6. 12 Years A Slave (Steve McQueen)
If you thought there was nothing else to be said on a movie screen about America’s history of slavery, then you owe it to yourself to see Steve McQueen’s 12 Years A Slave, the finest narrative film to ever be made about the subject. The aesthetic details are immaculate and rich, but all that accumulated rigor pales in comparison to just how human and nakedly honest the film itself is. There’s great compassion imparted in Chiwetel Ejofor’s performance as Solomon Northup, deep, soul-aching sadness in relative newcomer Lupita Nyong’o’s Patsey, and a tumultuous rot implied by Michael Fassbender’s brutish slave owner. Never indulgent or melodramatic, McQueen’s greatest contribution is his focus on the moral decay at the very heart of slavery as an institution, one not lessened by “good” slave owners or benign practices, but characterized by its ravaging effect on the souls of the oppressed.

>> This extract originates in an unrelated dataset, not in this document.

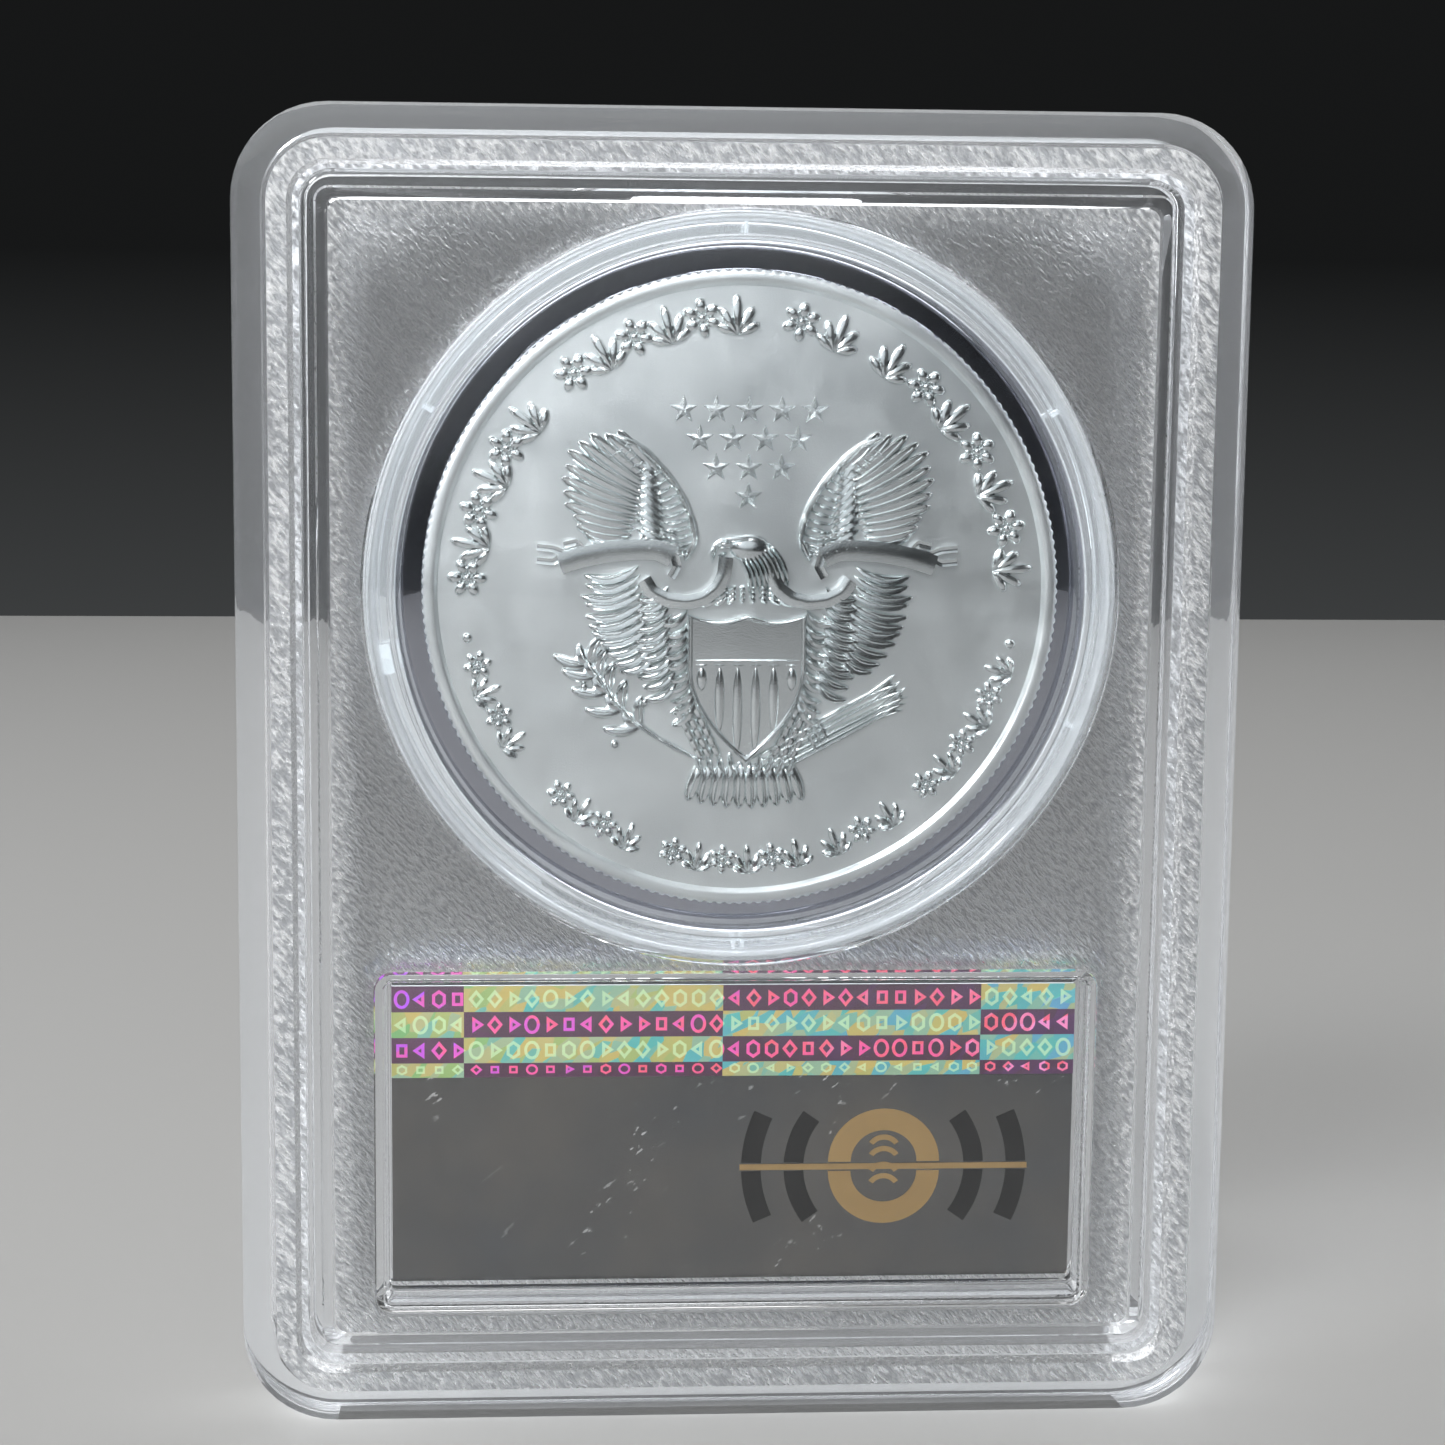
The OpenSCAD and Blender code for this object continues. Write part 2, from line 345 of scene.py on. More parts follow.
def caseLoop(bm, inset, level):
    radius = max(caseShape["cornerRadius"] - inset, caseShape["innerCornerRadius"])
    return roundLoop(bm, caseWide - 2 * inset, caseTall - 2 * inset, radius, level, caseTall / 2)


def pocketLoop(bm, inset, level):
    wide, tall, radius = caseShape["pocket"]
    return roundLoop(bm, wide - 2 * inset, tall - 2 * inset, max(radius - inset, 0.4), level,
                     labelUp, steps=8)


def innerWalls(shape):
    # from the panel's inner face down the rim's inner wall to the seam, then out to the edge
    return [(shape["wall"], shape["panelInside"]), (shape["wall"], shape["seamGap"]),
            (0, shape["seamGap"])]


def backSection(shape):
    level, crest = shape["backLevel"], halfThick
    foot, top, topEnd, footEnd = shape["ridge"]
    bead = shape["bead"]
    high = level + shape["beadRise"]
    return innerWalls(shape) + [
        (0, level), (foot, level), (top, crest), (topEnd, crest), (footEnd, level),
        (bead[0], level), (bead[1], high), (bead[2], high), (bead[3], level)]


def frontSection(shape):
    low = halfThick - shape["nestDepth"]
    lip, floorStart, floorEnd, lipEnd = shape["nest"]
    return innerWalls(shape) + [
        (0, halfThick), (lip, halfThick), (floorStart, low), (floorEnd, low),
        (lipEnd, halfThick), (shape["land"], halfThick), (shape["panelEdge"], shape["backLevel"])]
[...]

5. Upstream Color (Shane Carruth)
Shane Carruth’s Primer was an intellectual puzzle of a sci-fi movie, and the kind of cult item that left fans anxiously awaiting his follow-up. When that sophomore film is nearly a decade in arriving, it helps when it’s as great as this understated existential fantasy. If his first picture identified Carruth as a filmmaker intrigued by convolution and cinematic trick-taking, Color proves there’s a mature and thoughtful artist emerging from that cocoon. While Primer was unrelentingly clever, Upstream approaches wisdom and tender intelligence, forcing the emphasis from its pseudo technical mythologies to the interior worlds of its characters. As visually wondrous and cumulatively thoughtful as Andrei Tarkovsky’s Solaris—achieving similar results in half the running time—Upstream Color may well be the real calling card of Carruth’s imaginative genius.
4. Short Term 12 (Destin Cretton)
There are two bookend moments in Destin Cretton’s Short Term 12 that highlight this warm yet hard-hitting indie drama’s immense appeal. In both, John Gallagher’s shaggy, likable Mason is regaling his fellow foster home workers with colorful anecdotes from his tenure, each sunny myth interrupted by the reality of the job. Cretton, once a foster care worker, has much of Mason in him, illuminating the power of what a shared hug, hand on the shoulder, or simple impromptu birthday card may do for those who feel rudderless and alone. For all of that, he’s also got a quality that Mason, and his pregnant girlfriend Grace (Brie Larson), the real focus of Term, learn along the way; that the harsh reality of life is just as integral to our journey’s meaning as the brighter moments. Term is filled with brilliant performances, undeniable truths and an unwavering—and yes, brave—belief that there’s boldness in optimism and sophistication in unconditional kindness.
3. Before Midnight (Richard Linklater)
One of the most fascinating aspects of Richard Linklater’s Before series is the way in which it has become a kind of emotional signpost for those following along. I’ve watched my life grow in different and surprising ways since Jesse and Celine first got on that train together, and certainly my trajectory hasn’t always been exactly what I planned. How refreshing to find a pair of cinema characters who are also in the midst of change, and who behave so organically and naturally that we can see much of ourselves reflected in them—in their finer qualities, their selfish and shallow moments, and in their uncertainty for the future. Masterful direction and acting have resulted in a film that feels more found than constructed, but the immediate passion onscreen, even over the course of a heated debate, urges one to leave technical considerations at the door and go along for what is easily the most engrossing feature film of 2013.
2. Wadjda (Haifaa al-Mansour)
Haifaa al-Mansour’s Wadjda is a small miracle of a film. The first Saudi Arabian feature directed by a woman, it’s a humorous but tremendously moving story, both universal in its larger themes and microcosmic when it comes to observing the lives of females within the male-dominated culture. The subversion is subtle, excluding the men from its inner circle of characters, while focusing on one of the community’s youngest, Wadjda, a little girl whose big act of rebellion is that she wants to buy and ride a bicycle. At first glance, the observational style of the film recalls fables like Bicycle Thieves and the Iranian gem Children of Heaven, but Mansour rises to the occasion of her film and makes it stand on its own as a sensitive and joyful portrait of these women. She shepherds an amazing child performance from Waad Mohammed, and through breathtaking compositions, generously turns the camera towards her female brethren, letting their lives speak for themselves.
1. Her (Spike Jonze)
I expected a lot of things from Spike Jonze’s quirky tale of an emotionally vulnerable man dating his computer, but what I wasn’t prepared for was just how gently accurate it is when dealing with the reality of human relationships, both on small, personal levels and at larger social ones too. Without ever really stopping to explain exactly how this near future operates, or what the parameters of its technology actually are, we are dropped into Theodore’s (Joaquin Phoenix) life and made to feel the loneliness and vulnerability while expressing our own wonder at new wrinkles in this reality. Phoenix gives one of his finest and sure to be most underrated performances as a guy who is trying to recover from a broken heart while learning that he’s not nearly as connected to others as he expected. Awards or no, Scarlett Johansson is astonishing in what she accomplishes with only voice-work. Samantha, the operating system that nabs Theo’s heart, is an original and compelling creation and Jonze does her justice by structuring his film around the various evolving stages of her awareness. This is a brilliant and complex tale about the future of our technology, a spiritual exploration about what makes us tick as humans in the act of being.